**Supplied information**
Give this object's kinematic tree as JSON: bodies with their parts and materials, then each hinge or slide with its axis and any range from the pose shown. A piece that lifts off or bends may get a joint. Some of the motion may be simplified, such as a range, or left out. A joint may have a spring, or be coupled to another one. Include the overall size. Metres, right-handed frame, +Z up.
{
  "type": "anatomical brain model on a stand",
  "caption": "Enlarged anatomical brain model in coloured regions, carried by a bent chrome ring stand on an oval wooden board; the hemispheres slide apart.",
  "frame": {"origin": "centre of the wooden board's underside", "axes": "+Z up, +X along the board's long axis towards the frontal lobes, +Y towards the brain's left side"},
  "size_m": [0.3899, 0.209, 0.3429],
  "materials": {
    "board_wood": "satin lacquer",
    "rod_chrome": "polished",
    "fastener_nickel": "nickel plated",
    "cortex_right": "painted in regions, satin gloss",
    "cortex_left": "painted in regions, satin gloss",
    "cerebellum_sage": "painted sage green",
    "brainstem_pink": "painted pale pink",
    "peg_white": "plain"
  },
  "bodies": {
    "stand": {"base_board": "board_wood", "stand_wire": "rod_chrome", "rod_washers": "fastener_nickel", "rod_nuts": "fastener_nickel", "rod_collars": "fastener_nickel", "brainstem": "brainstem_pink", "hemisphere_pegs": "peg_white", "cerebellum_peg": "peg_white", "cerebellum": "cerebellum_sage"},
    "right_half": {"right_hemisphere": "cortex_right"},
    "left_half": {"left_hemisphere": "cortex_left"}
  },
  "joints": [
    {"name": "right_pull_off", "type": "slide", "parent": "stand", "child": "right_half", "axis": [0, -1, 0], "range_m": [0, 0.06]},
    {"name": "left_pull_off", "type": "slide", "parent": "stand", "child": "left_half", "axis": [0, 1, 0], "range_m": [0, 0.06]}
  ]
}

**The problem**
Extract all the material, leaving every line as it is.

**Task solution**
Give this object's kinematic tree as JSON: bodies with their parts and materials, then each hinge or slide with its axis and any range from the pose shown. A piece that lifts off or bends may get a joint. Some of the motion may be simplified, such as a range, or left out. A joint may have a spring, or be coupled to another one. Include the overall size. Metres, right-handed frame, +Z up.
{
  "type": "anatomical brain model on a stand",
  "caption": "Enlarged anatomical brain model in coloured regions, carried by a bent chrome ring stand on an oval wooden board; the hemispheres slide apart.",
  "frame": {"origin": "centre of the wooden board's underside", "axes": "+Z up, +X along the board's long axis towards the frontal lobes, +Y towards the brain's left side"},
  "size_m": [0.3899, 0.209, 0.3429],
  "materials": {
    "board_wood": "satin lacquer",
    "rod_chrome": "polished",
    "fastener_nickel": "nickel plated",
    "cortex_right": "painted in regions, satin gloss",
    "cortex_left": "painted in regions, satin gloss",
    "cerebellum_sage": "painted sage green",
    "brainstem_pink": "painted pale pink",
    "peg_white": "plain"
  },
  "bodies": {
    "stand": {"base_board": "board_wood", "stand_wire": "rod_chrome", "rod_washers": "fastener_nickel", "rod_nuts": "fastener_nickel", "rod_collars": "fastener_nickel", "brainstem": "brainstem_pink", "hemisphere_pegs": "peg_white", "cerebellum_peg": "peg_white", "cerebellum": "cerebellum_sage"},
    "right_half": {"right_hemisphere": "cortex_right"},
    "left_half": {"left_hemisphere": "cortex_left"}
  },
  "joints": [
    {"name": "right_pull_off", "type": "slide", "parent": "stand", "child": "right_half", "axis": [0, -1, 0], "range_m": [0, 0.06]},
    {"name": "left_pull_off", "type": "slide", "parent": "stand", "child": "left_half", "axis": [0, 1, 0], "range_m": [0, 0.06]}
  ]
}